Objective:
Take down each entry exactly as written.

# START OF Given entries

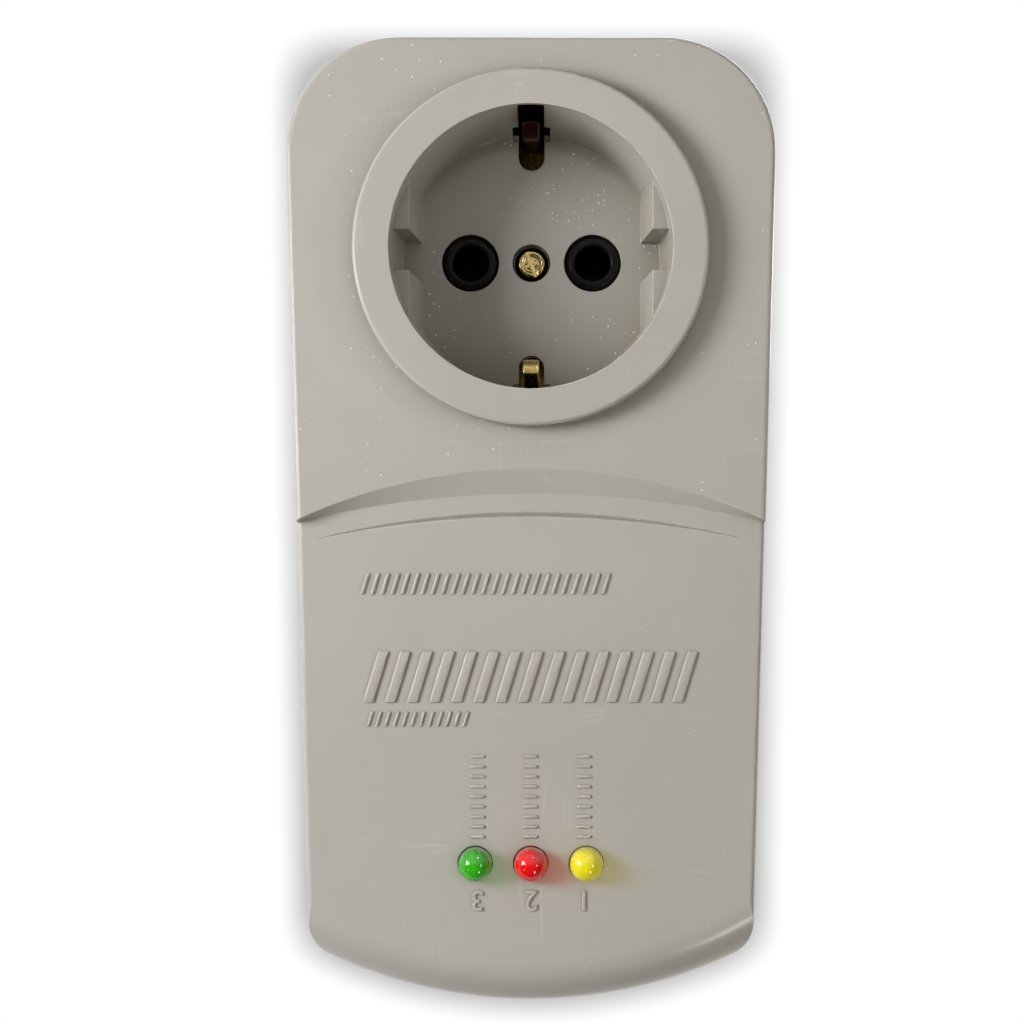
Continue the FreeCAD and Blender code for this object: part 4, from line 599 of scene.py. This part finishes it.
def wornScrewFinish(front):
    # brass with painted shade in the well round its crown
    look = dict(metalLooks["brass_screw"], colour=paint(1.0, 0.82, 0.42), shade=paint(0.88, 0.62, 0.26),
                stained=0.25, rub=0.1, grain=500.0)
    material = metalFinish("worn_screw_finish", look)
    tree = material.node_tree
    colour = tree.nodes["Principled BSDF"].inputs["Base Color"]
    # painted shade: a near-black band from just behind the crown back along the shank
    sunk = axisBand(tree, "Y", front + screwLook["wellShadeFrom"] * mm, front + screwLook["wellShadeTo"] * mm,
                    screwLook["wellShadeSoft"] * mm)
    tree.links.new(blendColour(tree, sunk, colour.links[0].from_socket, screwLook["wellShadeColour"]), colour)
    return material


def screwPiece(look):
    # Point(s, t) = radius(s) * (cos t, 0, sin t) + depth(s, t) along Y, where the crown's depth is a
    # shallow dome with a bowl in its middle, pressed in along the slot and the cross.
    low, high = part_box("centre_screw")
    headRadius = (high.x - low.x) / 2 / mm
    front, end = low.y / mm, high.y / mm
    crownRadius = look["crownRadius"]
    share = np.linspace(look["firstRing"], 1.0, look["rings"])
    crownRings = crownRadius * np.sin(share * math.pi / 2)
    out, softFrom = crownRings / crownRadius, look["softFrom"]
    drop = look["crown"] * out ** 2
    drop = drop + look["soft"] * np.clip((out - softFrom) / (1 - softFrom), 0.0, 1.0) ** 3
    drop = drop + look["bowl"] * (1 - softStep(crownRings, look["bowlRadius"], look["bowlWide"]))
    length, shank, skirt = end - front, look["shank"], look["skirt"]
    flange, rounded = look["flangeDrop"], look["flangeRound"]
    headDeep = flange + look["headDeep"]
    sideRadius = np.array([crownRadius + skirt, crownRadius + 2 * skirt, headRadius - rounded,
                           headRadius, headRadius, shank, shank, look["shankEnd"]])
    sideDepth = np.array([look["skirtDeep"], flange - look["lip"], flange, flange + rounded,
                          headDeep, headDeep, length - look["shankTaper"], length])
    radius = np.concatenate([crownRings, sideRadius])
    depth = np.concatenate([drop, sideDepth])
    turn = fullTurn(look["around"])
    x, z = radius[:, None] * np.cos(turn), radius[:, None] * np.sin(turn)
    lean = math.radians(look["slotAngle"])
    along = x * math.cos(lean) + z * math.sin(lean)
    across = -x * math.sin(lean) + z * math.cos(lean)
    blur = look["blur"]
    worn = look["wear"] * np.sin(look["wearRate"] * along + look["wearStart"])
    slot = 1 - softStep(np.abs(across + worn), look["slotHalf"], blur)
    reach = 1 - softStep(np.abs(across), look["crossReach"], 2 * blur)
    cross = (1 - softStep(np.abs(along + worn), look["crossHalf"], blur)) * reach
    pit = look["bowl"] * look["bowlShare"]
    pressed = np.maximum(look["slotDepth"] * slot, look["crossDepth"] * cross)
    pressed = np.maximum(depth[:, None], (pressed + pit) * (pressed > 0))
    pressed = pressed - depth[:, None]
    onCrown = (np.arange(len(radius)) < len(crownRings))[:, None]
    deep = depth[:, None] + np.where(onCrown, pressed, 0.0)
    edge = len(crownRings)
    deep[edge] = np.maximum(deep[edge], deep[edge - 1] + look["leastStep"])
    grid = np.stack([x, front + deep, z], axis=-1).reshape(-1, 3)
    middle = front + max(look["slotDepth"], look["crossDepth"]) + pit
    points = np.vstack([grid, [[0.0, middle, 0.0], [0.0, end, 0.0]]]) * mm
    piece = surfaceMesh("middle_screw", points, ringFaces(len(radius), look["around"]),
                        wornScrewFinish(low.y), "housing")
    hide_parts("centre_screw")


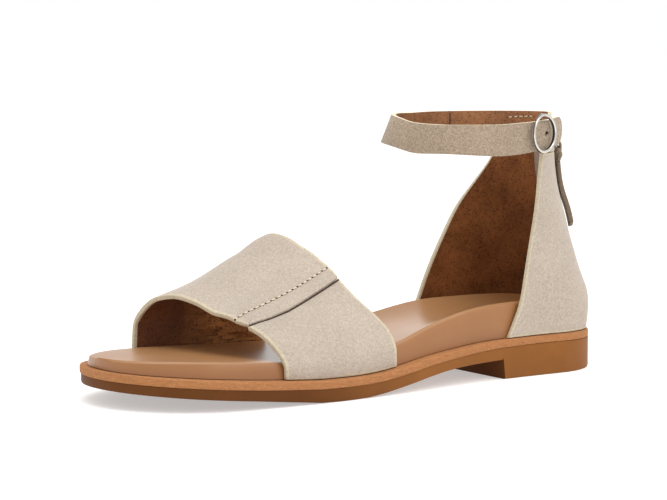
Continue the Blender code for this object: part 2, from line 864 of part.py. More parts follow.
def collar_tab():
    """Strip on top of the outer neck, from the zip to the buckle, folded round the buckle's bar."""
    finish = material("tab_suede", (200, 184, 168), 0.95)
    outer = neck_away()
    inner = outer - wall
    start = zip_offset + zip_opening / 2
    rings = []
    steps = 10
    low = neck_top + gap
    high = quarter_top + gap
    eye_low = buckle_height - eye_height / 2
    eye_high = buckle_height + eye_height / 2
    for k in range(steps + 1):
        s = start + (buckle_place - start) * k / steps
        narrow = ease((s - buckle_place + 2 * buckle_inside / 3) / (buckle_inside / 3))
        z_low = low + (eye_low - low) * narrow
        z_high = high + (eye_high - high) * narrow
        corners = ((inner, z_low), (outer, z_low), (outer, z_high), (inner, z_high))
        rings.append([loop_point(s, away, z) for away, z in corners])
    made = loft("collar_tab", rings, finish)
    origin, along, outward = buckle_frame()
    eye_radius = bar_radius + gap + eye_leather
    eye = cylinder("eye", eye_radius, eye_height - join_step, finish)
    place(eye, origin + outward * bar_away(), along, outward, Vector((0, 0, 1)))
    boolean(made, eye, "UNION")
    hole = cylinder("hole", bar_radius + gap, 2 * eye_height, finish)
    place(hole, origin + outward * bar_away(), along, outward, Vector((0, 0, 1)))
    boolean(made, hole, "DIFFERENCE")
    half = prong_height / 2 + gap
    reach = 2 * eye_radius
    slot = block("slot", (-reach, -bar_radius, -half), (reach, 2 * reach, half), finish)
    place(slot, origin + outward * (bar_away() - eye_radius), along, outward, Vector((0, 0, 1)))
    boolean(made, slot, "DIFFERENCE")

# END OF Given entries

Output of the exercise:
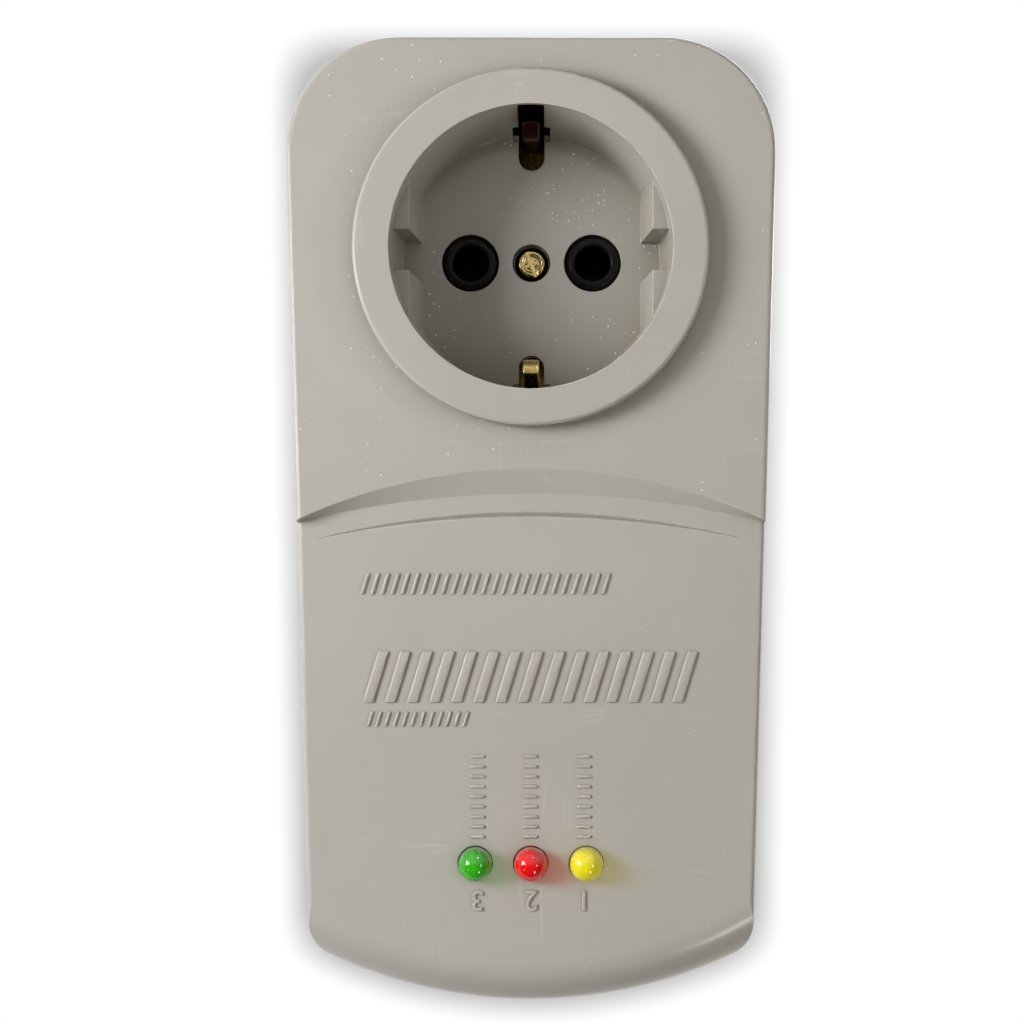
Continue the FreeCAD and Blender code for this object: part 4, from line 599 of scene.py. This part finishes it.
def wornScrewFinish(front):
    # brass with painted shade in the well round its crown
    look = dict(metalLooks["brass_screw"], colour=paint(1.0, 0.82, 0.42), shade=paint(0.88, 0.62, 0.26),
                stained=0.25, rub=0.1, grain=500.0)
    material = metalFinish("worn_screw_finish", look)
    tree = material.node_tree
    colour = tree.nodes["Principled BSDF"].inputs["Base Color"]
    # painted shade: a near-black band from just behind the crown back along the shank
    sunk = axisBand(tree, "Y", front + screwLook["wellShadeFrom"] * mm, front + screwLook["wellShadeTo"] * mm,
                    screwLook["wellShadeSoft"] * mm)
    tree.links.new(blendColour(tree, sunk, colour.links[0].from_socket, screwLook["wellShadeColour"]), colour)
    return material


def screwPiece(look):
    # Point(s, t) = radius(s) * (cos t, 0, sin t) + depth(s, t) along Y, where the crown's depth is a
    # shallow dome with a bowl in its middle, pressed in along the slot and the cross.
    low, high = part_box("centre_screw")
    headRadius = (high.x - low.x) / 2 / mm
    front, end = low.y / mm, high.y / mm
    crownRadius = look["crownRadius"]
    share = np.linspace(look["firstRing"], 1.0, look["rings"])
    crownRings = crownRadius * np.sin(share * math.pi / 2)
    out, softFrom = crownRings / crownRadius, look["softFrom"]
    drop = look["crown"] * out ** 2
    drop = drop + look["soft"] * np.clip((out - softFrom) / (1 - softFrom), 0.0, 1.0) ** 3
    drop = drop + look["bowl"] * (1 - softStep(crownRings, look["bowlRadius"], look["bowlWide"]))
    length, shank, skirt = end - front, look["shank"], look["skirt"]
    flange, rounded = look["flangeDrop"], look["flangeRound"]
    headDeep = flange + look["headDeep"]
    sideRadius = np.array([crownRadius + skirt, crownRadius + 2 * skirt, headRadius - rounded,
                           headRadius, headRadius, shank, shank, look["shankEnd"]])
    sideDepth = np.array([look["skirtDeep"], flange - look["lip"], flange, flange + rounded,
                          headDeep, headDeep, length - look["shankTaper"], length])
    radius = np.concatenate([crownRings, sideRadius])
    depth = np.concatenate([drop, sideDepth])
    turn = fullTurn(look["around"])
    x, z = radius[:, None] * np.cos(turn), radius[:, None] * np.sin(turn)
    lean = math.radians(look["slotAngle"])
    along = x * math.cos(lean) + z * math.sin(lean)
    across = -x * math.sin(lean) + z * math.cos(lean)
    blur = look["blur"]
    worn = look["wear"] * np.sin(look["wearRate"] * along + look["wearStart"])
    slot = 1 - softStep(np.abs(across + worn), look["slotHalf"], blur)
    reach = 1 - softStep(np.abs(across), look["crossReach"], 2 * blur)
    cross = (1 - softStep(np.abs(along + worn), look["crossHalf"], blur)) * reach
    pit = look["bowl"] * look["bowlShare"]
    pressed = np.maximum(look["slotDepth"] * slot, look["crossDepth"] * cross)
    pressed = np.maximum(depth[:, None], (pressed + pit) * (pressed > 0))
    pressed = pressed - depth[:, None]
    onCrown = (np.arange(len(radius)) < len(crownRings))[:, None]
    deep = depth[:, None] + np.where(onCrown, pressed, 0.0)
    edge = len(crownRings)
    deep[edge] = np.maximum(deep[edge], deep[edge - 1] + look["leastStep"])
    grid = np.stack([x, front + deep, z], axis=-1).reshape(-1, 3)
    middle = front + max(look["slotDepth"], look["crossDepth"]) + pit
    points = np.vstack([grid, [[0.0, middle, 0.0], [0.0, end, 0.0]]]) * mm
    piece = surfaceMesh("middle_screw", points, ringFaces(len(radius), look["around"]),
                        wornScrewFinish(low.y), "housing")
    hide_parts("centre_screw")


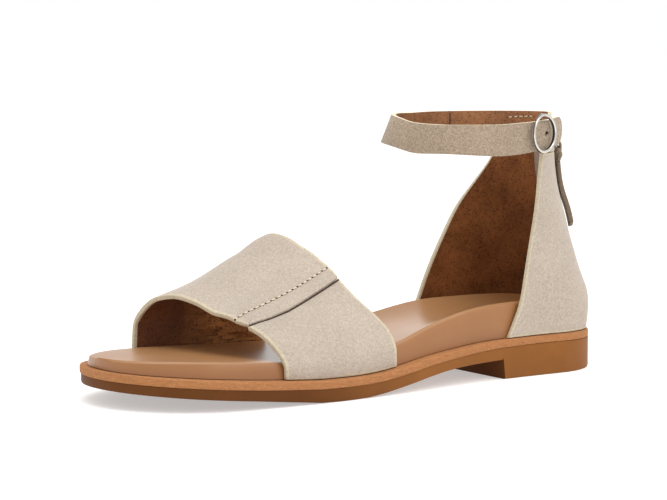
Continue the Blender code for this object: part 2, from line 864 of part.py. More parts follow.
def collar_tab():
    """Strip on top of the outer neck, from the zip to the buckle, folded round the buckle's bar."""
    finish = material("tab_suede", (200, 184, 168), 0.95)
    outer = neck_away()
    inner = outer - wall
    start = zip_offset + zip_opening / 2
    rings = []
    steps = 10
    low = neck_top + gap
    high = quarter_top + gap
    eye_low = buckle_height - eye_height / 2
    eye_high = buckle_height + eye_height / 2
    for k in range(steps + 1):
        s = start + (buckle_place - start) * k / steps
        narrow = ease((s - buckle_place + 2 * buckle_inside / 3) / (buckle_inside / 3))
        z_low = low + (eye_low - low) * narrow
        z_high = high + (eye_high - high) * narrow
        corners = ((inner, z_low), (outer, z_low), (outer, z_high), (inner, z_high))
        rings.append([loop_point(s, away, z) for away, z in corners])
    made = loft("collar_tab", rings, finish)
    origin, along, outward = buckle_frame()
    eye_radius = bar_radius + gap + eye_leather
    eye = cylinder("eye", eye_radius, eye_height - join_step, finish)
    place(eye, origin + outward * bar_away(), along, outward, Vector((0, 0, 1)))
    boolean(made, eye, "UNION")
    hole = cylinder("hole", bar_radius + gap, 2 * eye_height, finish)
    place(hole, origin + outward * bar_away(), along, outward, Vector((0, 0, 1)))
    boolean(made, hole, "DIFFERENCE")
    half = prong_height / 2 + gap
    reach = 2 * eye_radius
    slot = block("slot", (-reach, -bar_radius, -half), (reach, 2 * reach, half), finish)
    place(slot, origin + outward * (bar_away() - eye_radius), along, outward, Vector((0, 0, 1)))
    boolean(made, slot, "DIFFERENCE")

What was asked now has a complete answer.